Atualizado: 11 de out. de 2022


Meu autorretrato na parede debochou de mim desde o primeiro dia. Aqueles olhos de cílios longos sabem muito da minha humanidade. São fofoqueiros e fazem troça da minha perfeição fake cultivada com tanta pompa e circunstância. Às vezes penso em fazer um borrão deles com o carvão como vingança, mas me rendo porque me levam também a rir de mim.


Meu autorretrato na parede sabe que foi feito em um dia em que não tinha expectativas com relação ao resultado do desenho. Que tinha acordado com a criatividade a possibilidade da imperfeição ou da tela em branco e estaria tudo bem. Então entende o impacto que causou quando me vi por meio dele. O quanto foi libertador e assustador.
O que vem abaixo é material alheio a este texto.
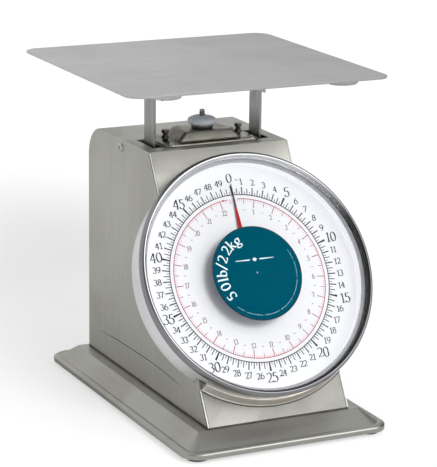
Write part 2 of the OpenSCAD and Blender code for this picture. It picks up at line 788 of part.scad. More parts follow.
module link_stud_rods(r) {
    for (s = [-1, 1], z = [upper_link_z, lower_link_z])
        rod_x(r, min(s * (link_x - 1), s * post_out), max(s * (link_x - 1), s * post_out), post_y, z);
}

module link_studs() color("#c0c0c0") link_stud_rods(stud_r);

module dashpot_piston() color("#b9b9b9") translate([0, gear_y, 0]) {
    translate([0, 0, piston_z]) cylinder(r = dashpot_r - move_gap, h = 5);
    translate([0, 0, piston_z]) cylinder(r = dashpot_rod_r, h = crossbar_z + crossbar_t - piston_z);
}

// Rack, pinion and pointer

function inv(a) = tan(a) * 180 / PI - a;

// Half the angle that a pinion tooth fills at a radius
function tooth_half(r) = 90 / pinion_teeth + inv(pressure)
    - inv(acos(min(1, pitch_r * cos(pressure) / r))) - backlash / 2 / r * 180 / PI;

module pinion_outline() {
    root = pitch_r - dedendum;
    base = max(root, pitch_r * cos(pressure));
    polygon([for (i = [0:pinion_teeth - 1], p = [
            [root, -tooth_half(base)], [base, -tooth_half(base)], [pitch_r, -tooth_half(pitch_r)],
            [pitch_r + addendum, -tooth_half(pitch_r + addendum)],
            [pitch_r + addendum, tooth_half(pitch_r + addendum)],
            [pitch_r, tooth_half(pitch_r)], [base, tooth_half(base)], [root, tooth_half(base)]])
        let(a = i * 360 / pinion_teeth + p[1]) p[0] * [cos(a), sin(a)]]);
}

module pinion() color("#c8a85a") on_dial() difference() {
    translate([0, 0, gear_w - pinion_t / 2]) linear_extrude(height = pinion_t) pinion_outline();
    cylinder(r = shaft_r, h = 80, center = true);
}

module pinion_shaft() color("#b9b9b9") on_dial() disc(shaft_r, bearing_w - bearing_t - 1, 8);

// A tooth of the rack, its tip towards the pinion
module rack_tooth() {
    half = tooth_pitch / 4 - backlash / 2;
    lean = tan(pressure);
    polygon([[pitch_r - addendum, -half + addendum * lean], [pitch_r - addendum, half - addendum * lean],
        [pitch_r + dedendum + slice, half + dedendum * lean],
        [pitch_r + dedendum + slice, -half - dedendum * lean]]);
}

module rack() color("#c8a85a") difference() {
    union() {
        on_dial() translate([0, 0, gear_w - rack_t / 2]) linear_extrude(height = rack_t) {
            first = -4.5 * tooth_pitch;
            for (i = [0:pinion_teeth + 7]) translate([0, first + i * tooth_pitch]) rack_tooth();
            translate([pitch_r + dedendum, first - tooth_pitch])
                square([rack_h, rack_foot_v - 4 - first + tooth_pitch]);
        }
        span([pitch_r + dedendum, drive_y - 5, drive_z - 5],
            [pitch_r + dedendum + rack_t, drive_y + drive_slot + 5, drive_z + 5]);
    }
    // the slot that the drive pin slides along
    for (y = [drive_y, drive_y + drive_slot - 2 * move_gap])
        rod_x(drive_pin_r + move_gap, 0, rack_back + past, y, drive_z);
    span([0, drive_y, drive_z - drive_pin_r - move_gap],
        [rack_back + past, drive_y + drive_slot - 2 * move_gap, drive_z + drive_pin_r + move_gap]);
}

module pointer() color("#c0202a") on_dial() translate([0, 0, pointer_w]) difference() {
    union() {
        cylinder(r = 5, h = 2);
        linear_extrude(height = 0.6) polygon([[-2.6, -26], [2.6, -26], [1.9, 0], [1.9, disc_r],
            [0.5, pointer_r - 20], [0.2, pointer_r], [-0.2, pointer_r], [-0.5, pointer_r - 20],
            [-1.9, disc_r], [-1.9, 0]]);
    }
    cylinder(r = shaft_r, h = 20, center = true);
}

// Check links: a slot at the post, an eye at the axle

module check_links(z) {
    turn = atan2(link_rise, sqrt(pow(link_l, 2) - pow(link_rise, 2)));
    for (s = [-1, 1]) translate([s > 0 ? link_x : -link_x - link_t, link_axle_y, z - link_rise])
        rotate([-turn, 0, 0]) difference() {
            union() {
                rod_x(axle_r + 3, 0, link_t, 0, 0);
                rod_x(link_h / 2, 0, link_t, -link_l, 0);
                span([0, -link_l, -link_h / 2], [link_t, 0, link_h / 2]);
            }
            rod_x(axle_r + run_gap, -past, link_t + past, 0, 0);
            for (y = [-1.2, 1.2]) rod_x(stud_r + move_gap, -past, link_t + past, y - link_l, 0);
            span([-past, -link_l - 1.2, -stud_r - move_gap],
                [link_t + past, -link_l + 1.2, stud_r + move_gap]);
        }
}

module upper_check_links() color("#a0a09c") check_links(upper_link_z);
module lower_check_links() color("#a0a09c") check_links(lower_link_z);

// Zero adjustment

module spring_bridge() color("#8e8e8c") difference() {
    translate([0, gear_y, spring_bridge_z]) slab(2 * hanger_x + 13, 14, 4, spring_bridge_t);
    at_hangers() cylinder(r = 2.5, h = shell_top);
    translate([0, gear_y, 0]) cylinder(r = adjuster_r, h = shell_top);
}

// The middle stud, which the knob pulls up, and the two screws that hold the springs
module adjuster_screws() color("#55534c") {
    translate([0, gear_y, spring_bridge_z]) difference() {
        cylinder(r = adjuster_r, h = stud_top - spring_bridge_z);
        translate([-5, -0.4, stud_top - spring_bridge_z - 1.5]) cube([10, 0.8, 3]);
    }
    at_hangers() {
        translate([0, 0, spring_top]) cylinder(r = 2.5, h = shell_top + 10 - spring_top);
        for (z = [hanger_nut_z, hanger_nut_z + 4.4])
            translate([0, 0, z]) cylinder(r = 4.1, h = 2.6, $fn = 6);
    }
}

module zero_knob() color("#b4c0ce") translate([0, gear_y, 0]) difference() {
    union() {
        translate([0, 0, collar_z]) cylinder(r = collar_r, h = collar_h + slice);
        translate([0, 0, knob_z]) rotate_extrude() polygon(concat([[0, 0], [knob_r - 4, 0]],
            [for (a = [-90:15:90]) [knob_r - knob_h / 2.2 + knob_h / 2.2 * cos(a),
                knob_h * 0.45 + knob_h * 0.4 * sin(a)]],
            [[adjuster_r + 3, knob_h], [0, knob_h]]));
    }
    cylinder(r = adjuster_r + move_gap, h = 2 * shell_top);
}

base_plinth();
bottom_plate();
rubber_feet();
foot_screws();
chassis_left();
chassis_right();
chassis_bridge();
chassis_screws();
dial_bulkhead();
movement_pillars();
bearing_plate();
shaft_bushes();
rack_guide();
link_axles();
axle_spacers();
dashpot_cylinder();
dashpot_cap();
overload_stops();
stop_pads();
shell_wrap();
lower_front_panel();
left_side_panel();
right_side_panel();
rear_cover();
rear_screws();
side_screws();
top_saddle();
saddle_screws();
dial_drum();
drum_screws();
dial_standoffs();
dial_plate();
dial_screws();
lens_gasket();
lens();
lens_disc();
bezel_ring();
weighing_spring_left();
weighing_spring_right();
platform();
platform_cups();
platform_brackets();
post_left();
post_right();
carriage_bolts();
drive_bar();
drive_pin();
lower_crossbar();
spring_anchors();
link_studs();
dashpot_piston();
rack();
pinion_shaft();
pinion();
pointer();
upper_check_links();
lower_check_links();
spring_bridge();
adjuster_screws();
zero_knob();
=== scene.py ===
import bpy
import bmesh
import json
from math import asin, atan2, cos, degrees, hypot, pi, radians, sin, tan
from mathutils import Matrix, Vector


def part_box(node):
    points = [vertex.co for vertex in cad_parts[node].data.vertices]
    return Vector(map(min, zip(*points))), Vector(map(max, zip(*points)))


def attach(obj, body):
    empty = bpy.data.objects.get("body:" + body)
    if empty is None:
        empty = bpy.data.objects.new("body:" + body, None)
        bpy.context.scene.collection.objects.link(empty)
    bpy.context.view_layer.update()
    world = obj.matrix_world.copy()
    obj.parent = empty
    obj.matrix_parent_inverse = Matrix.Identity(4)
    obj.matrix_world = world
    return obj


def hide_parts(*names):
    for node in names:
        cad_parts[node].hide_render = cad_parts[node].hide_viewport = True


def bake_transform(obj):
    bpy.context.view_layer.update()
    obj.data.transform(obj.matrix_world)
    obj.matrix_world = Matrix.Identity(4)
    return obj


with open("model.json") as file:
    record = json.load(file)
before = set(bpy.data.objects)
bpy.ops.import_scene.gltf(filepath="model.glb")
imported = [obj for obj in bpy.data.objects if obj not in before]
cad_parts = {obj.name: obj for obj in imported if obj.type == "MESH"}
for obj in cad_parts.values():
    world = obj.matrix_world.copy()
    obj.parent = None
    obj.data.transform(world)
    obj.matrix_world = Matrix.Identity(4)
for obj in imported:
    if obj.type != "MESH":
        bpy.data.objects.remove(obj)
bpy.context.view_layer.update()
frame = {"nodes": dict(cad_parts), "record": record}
mm = 0.001

# camera, fitted to the view: degrees and metres, the lens in millimetres
view = {"azimuth": -26.18, "elevation": 14.76, "roll": 0.71, "distance": 1.8752,
        "target": (0.0108, 0.01385, 0.137), "lens": 173.115, "sensor": 36}


def makeCamera():
    az, el, roll = (radians(view[k]) for k in ("azimuth", "elevation", "roll"))
    back = Vector((sin(az) * cos(el), -cos(az) * cos(el), sin(el)))
    right = Vector((0, 0, 1)).cross(back).normalized()
    up = back.cross(right)
    rightRolled = right * cos(roll) + up * sin(roll)
    upRolled = up * cos(roll) - right * sin(roll)
    data = bpy.data.cameras.new("studioCamera")
    data.lens = view["lens"]
    data.sensor_width = view["sensor"]
    data.clip_end = 50
    camera = bpy.data.objects.new("studioCamera", data)
    place = Matrix((rightRolled, upRolled, back)).transposed().to_4x4()
    place.translation = Vector(view["target"]) + back * view["distance"]
    camera.matrix_world = place
    bpy.context.collection.objects.link(camera)
    bpy.context.scene.camera = camera


makeCamera()
print("camera placed")


# shader helpers

def newMaterial(name):
    material = bpy.data.materials.new(name)
    material.use_nodes = True
    tree = material.node_tree
    return material, tree, tree.nodes["Principled BSDF"]


def addNode(tree, kind, values=None, **options):
    # each input takes a value, or a link when it is given another node's output
    node = tree.nodes.new(kind)
    for key, option in options.items():
        setattr(node, key, option)
    setInputs(tree, node, values or {})
    return node


def setInputs(tree, node, values):
    for key, value in values.items():
        if isinstance(value, bpy.types.NodeSocket):
            tree.links.new(value, node.inputs[key])
        else:
            node.inputs[key].default_value = value


def mathNode(tree, operation, a, b=None, clamp=False):
    values = {0: a} if b is None else {0: a, 1: b}
    return addNode(tree, "ShaderNodeMath", values, operation=operation, use_clamp=clamp).outputs[0]


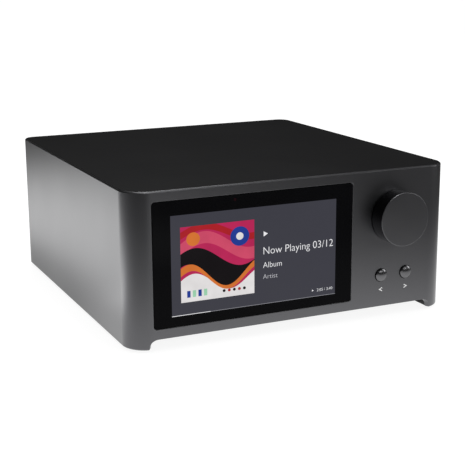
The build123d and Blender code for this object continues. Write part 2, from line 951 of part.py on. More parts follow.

Meu autorretrato na parede trouxe os pedaços de que sou feita. O tanto de drama, humor e imaginação que tem no rolê do meu psiquê. Abriu o baú das emoções contidas. Me esquadrinhou inteira em PB e uns tons de cinza. Tudo isso com cara de costume.


Então em cada troca de olhar que temos vejo o quanto posso ser incrivelmente jeca em algumas situações e exalar carisma em outras tantas. O debochado do autorretrato escancara meu mar de vulnerabilidades em véu de força. Sussurra minha intensidade e transparência nos sentimentos e o fato de eu não conseguir fingir afeto. Tira das minhas entranhas a dificuldade de perdoar e a dor lancinante que vem quando machuco para me proteger.


Meu autorretrato na parede fala de distração crônica, de falta de memória para o passado, de ouvido de boa escutadora, de alegria compartilhada e de facilidade para atividades manuais. Garante que escrevo em linha reta em folhas sem pauta até de olhos fechados, que conserto quadros tortos nas paredes dos outros e que presto atenção nos pés das pessoas e não esqueço jamais.


Meu autorretrato na parede ri do meu esforço para ser “importante”, fazer tudo direitinho, não passar vergonha e nem decepcionar a torcida. Pra depois ficar aguardando curtidas e sentir que valeu a pena a patacoada. Mas sente um baita orgulho de mim quando ninguém está olhando e, à vontade na minha simplicidade desajeitada, faço coisas ridículas que divertem meu anjo da guarda, não me preocupo em fazer sentido e tenho ideias incríveis e as realizo num estalo de dedos, como se a informação viesse do além.


Desconfio, às vezes, que meu autorretrato tem vontade de fazer um borrão nos meus olhos com o carvão, como vingança por eu não ser de carne e osso. Eu debocho dele e o mantenho na parede.